● SHORT PROBLEM: Within the records below, find each line that holds the string "bending", then copy it.

--- BEGIN DATASET EXTRACT ---

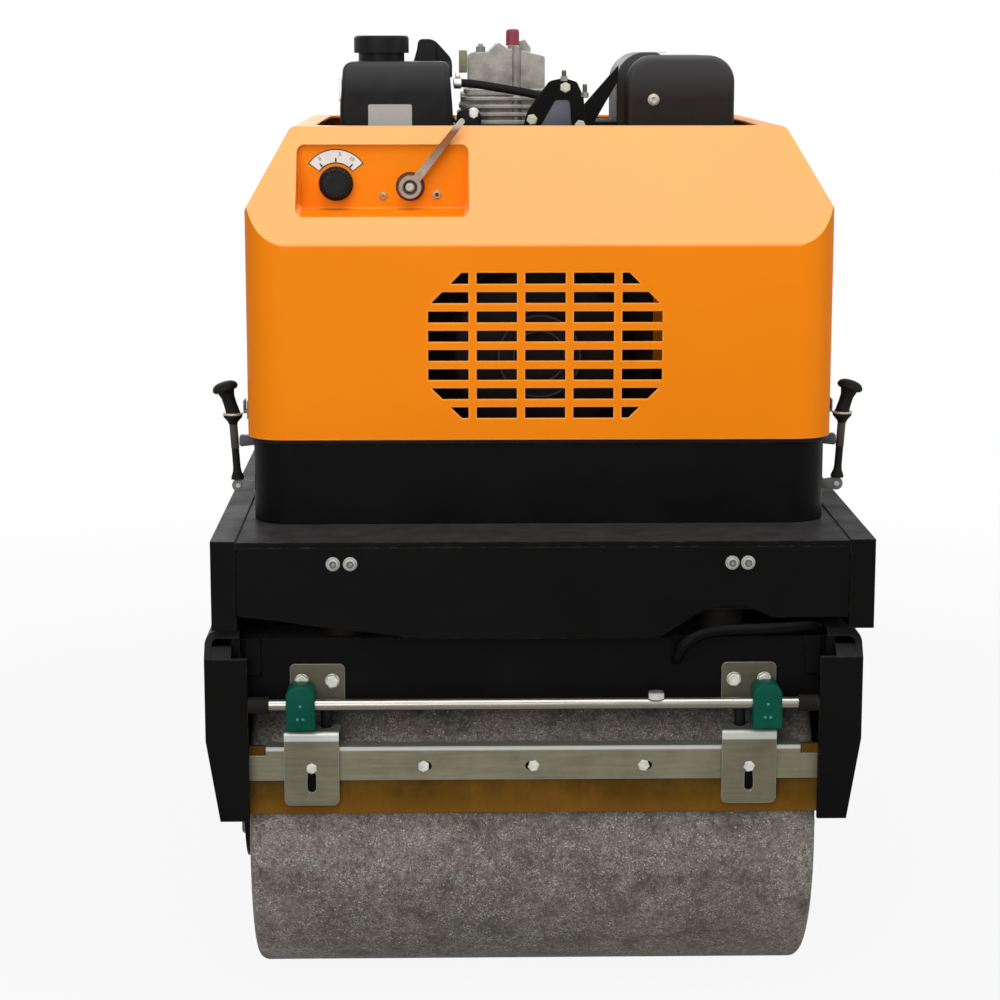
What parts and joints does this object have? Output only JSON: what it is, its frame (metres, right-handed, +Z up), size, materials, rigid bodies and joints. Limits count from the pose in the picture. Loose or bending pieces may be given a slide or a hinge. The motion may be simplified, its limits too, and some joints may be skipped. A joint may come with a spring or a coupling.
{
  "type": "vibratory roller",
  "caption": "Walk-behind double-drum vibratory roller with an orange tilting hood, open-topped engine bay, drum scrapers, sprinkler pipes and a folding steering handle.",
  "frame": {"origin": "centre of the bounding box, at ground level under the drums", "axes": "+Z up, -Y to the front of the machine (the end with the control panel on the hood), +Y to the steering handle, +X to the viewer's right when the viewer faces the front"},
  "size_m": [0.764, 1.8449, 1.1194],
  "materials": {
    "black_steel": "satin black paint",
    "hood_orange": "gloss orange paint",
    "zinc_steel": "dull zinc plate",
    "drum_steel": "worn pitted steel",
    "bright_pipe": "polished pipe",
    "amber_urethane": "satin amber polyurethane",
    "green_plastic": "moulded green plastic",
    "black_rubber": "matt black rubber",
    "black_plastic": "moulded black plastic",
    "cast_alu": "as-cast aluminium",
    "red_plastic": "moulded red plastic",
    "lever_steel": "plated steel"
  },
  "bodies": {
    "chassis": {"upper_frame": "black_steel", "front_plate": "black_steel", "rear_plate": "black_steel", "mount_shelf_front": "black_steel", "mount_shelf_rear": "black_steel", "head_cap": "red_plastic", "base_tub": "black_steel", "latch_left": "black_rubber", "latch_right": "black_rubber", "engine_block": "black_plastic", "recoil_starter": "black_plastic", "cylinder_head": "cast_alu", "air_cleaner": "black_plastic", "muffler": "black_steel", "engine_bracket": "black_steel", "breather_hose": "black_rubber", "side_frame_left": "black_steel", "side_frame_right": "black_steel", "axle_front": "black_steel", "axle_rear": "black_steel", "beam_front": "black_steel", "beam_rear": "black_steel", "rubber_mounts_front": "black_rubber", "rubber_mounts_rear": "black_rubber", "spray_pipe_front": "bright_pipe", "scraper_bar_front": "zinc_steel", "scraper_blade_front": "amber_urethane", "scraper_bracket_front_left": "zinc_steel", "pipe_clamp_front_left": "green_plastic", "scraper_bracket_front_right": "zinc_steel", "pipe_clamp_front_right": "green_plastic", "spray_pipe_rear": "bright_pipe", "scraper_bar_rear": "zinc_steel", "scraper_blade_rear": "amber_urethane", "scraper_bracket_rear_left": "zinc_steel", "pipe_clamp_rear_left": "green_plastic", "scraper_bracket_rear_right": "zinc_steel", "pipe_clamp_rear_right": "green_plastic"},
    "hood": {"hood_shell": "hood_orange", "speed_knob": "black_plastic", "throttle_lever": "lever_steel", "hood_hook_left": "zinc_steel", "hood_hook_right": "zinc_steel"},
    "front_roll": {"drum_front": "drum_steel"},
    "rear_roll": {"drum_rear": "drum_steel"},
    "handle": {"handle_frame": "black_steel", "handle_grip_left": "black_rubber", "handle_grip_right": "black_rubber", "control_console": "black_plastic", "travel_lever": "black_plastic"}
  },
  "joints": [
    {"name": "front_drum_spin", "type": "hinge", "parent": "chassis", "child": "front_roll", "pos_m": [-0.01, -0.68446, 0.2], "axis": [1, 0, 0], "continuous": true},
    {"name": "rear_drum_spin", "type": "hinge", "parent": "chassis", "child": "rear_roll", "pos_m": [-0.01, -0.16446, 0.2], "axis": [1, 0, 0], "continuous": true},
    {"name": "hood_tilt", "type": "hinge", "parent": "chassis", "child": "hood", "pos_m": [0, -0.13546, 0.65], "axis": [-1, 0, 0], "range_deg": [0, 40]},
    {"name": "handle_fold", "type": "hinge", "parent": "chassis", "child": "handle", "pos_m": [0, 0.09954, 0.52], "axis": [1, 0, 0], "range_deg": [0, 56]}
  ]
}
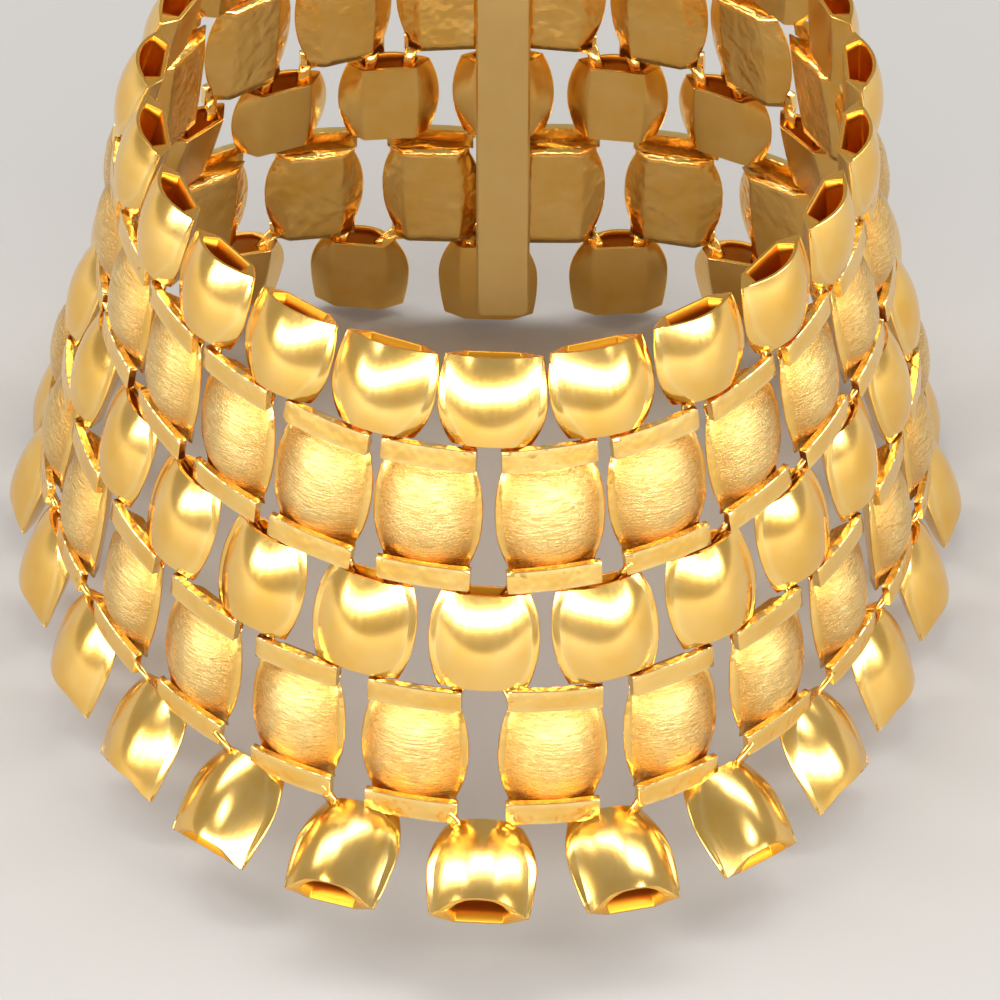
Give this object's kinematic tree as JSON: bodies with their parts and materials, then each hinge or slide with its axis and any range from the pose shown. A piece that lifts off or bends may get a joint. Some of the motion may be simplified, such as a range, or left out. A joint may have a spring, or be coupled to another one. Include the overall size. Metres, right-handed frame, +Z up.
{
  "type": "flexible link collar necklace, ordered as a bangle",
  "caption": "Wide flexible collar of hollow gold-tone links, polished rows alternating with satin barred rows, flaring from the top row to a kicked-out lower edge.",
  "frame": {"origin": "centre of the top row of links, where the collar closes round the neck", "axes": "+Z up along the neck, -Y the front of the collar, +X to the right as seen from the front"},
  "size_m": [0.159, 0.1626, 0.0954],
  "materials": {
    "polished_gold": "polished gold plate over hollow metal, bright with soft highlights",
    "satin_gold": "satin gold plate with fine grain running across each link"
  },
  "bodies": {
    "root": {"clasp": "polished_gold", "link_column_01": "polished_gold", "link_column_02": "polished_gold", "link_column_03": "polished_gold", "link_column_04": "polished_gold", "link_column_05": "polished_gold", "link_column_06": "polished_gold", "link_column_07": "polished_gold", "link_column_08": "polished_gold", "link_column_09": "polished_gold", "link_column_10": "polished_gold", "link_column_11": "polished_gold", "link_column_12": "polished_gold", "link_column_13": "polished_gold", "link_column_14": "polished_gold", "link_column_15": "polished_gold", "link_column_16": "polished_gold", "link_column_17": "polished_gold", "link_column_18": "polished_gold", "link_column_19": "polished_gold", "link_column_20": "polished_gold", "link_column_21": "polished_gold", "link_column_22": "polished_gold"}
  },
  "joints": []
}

--- END DATASET EXTRACT ---
--- BEGIN DATASET EXTRACT ---

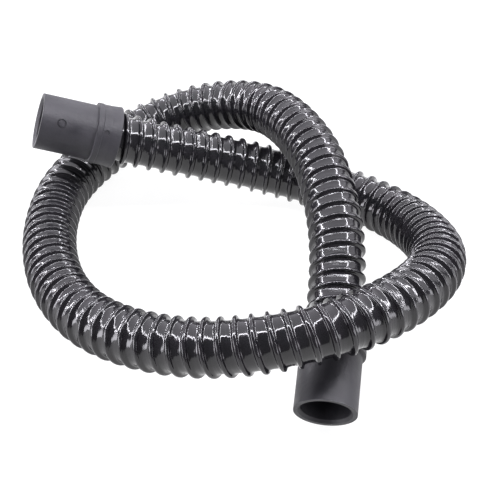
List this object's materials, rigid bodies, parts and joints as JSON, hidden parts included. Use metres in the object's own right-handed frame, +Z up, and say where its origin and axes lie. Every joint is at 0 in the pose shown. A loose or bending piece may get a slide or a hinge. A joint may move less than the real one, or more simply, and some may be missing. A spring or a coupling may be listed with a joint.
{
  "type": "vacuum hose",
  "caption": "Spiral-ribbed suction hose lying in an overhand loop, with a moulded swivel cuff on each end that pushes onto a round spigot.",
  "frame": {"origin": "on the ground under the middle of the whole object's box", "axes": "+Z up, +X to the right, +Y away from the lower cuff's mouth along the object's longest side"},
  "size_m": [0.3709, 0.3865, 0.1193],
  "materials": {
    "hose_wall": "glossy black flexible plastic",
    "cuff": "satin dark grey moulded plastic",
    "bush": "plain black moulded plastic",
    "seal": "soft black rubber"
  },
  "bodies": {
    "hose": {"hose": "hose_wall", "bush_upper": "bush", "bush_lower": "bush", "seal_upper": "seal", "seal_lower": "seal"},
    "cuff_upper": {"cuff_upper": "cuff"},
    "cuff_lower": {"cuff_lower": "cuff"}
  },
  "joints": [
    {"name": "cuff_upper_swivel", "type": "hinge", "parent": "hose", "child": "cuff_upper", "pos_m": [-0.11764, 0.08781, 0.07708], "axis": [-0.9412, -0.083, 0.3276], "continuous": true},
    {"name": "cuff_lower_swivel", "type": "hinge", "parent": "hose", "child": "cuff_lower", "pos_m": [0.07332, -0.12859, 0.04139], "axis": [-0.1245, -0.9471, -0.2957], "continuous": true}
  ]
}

--- END DATASET EXTRACT ---

● TASK ANSWER:
What parts and joints does this object have? Output only JSON: what it is, its frame (metres, right-handed, +Z up), size, materials, rigid bodies and joints. Limits count from the pose in the picture. Loose or bending pieces may be given a slide or a hinge. The motion may be simplified, its limits too, and some joints may be skipped. A joint may come with a spring or a coupling.
List this object's materials, rigid bodies, parts and joints as JSON, hidden parts included. Use metres in the object's own right-handed frame, +Z up, and say where its origin and axes lie. Every joint is at 0 in the pose shown. A loose or bending piece may get a slide or a hinge. A joint may move less than the real one, or more simply, and some may be missing. A spring or a coupling may be listed with a joint.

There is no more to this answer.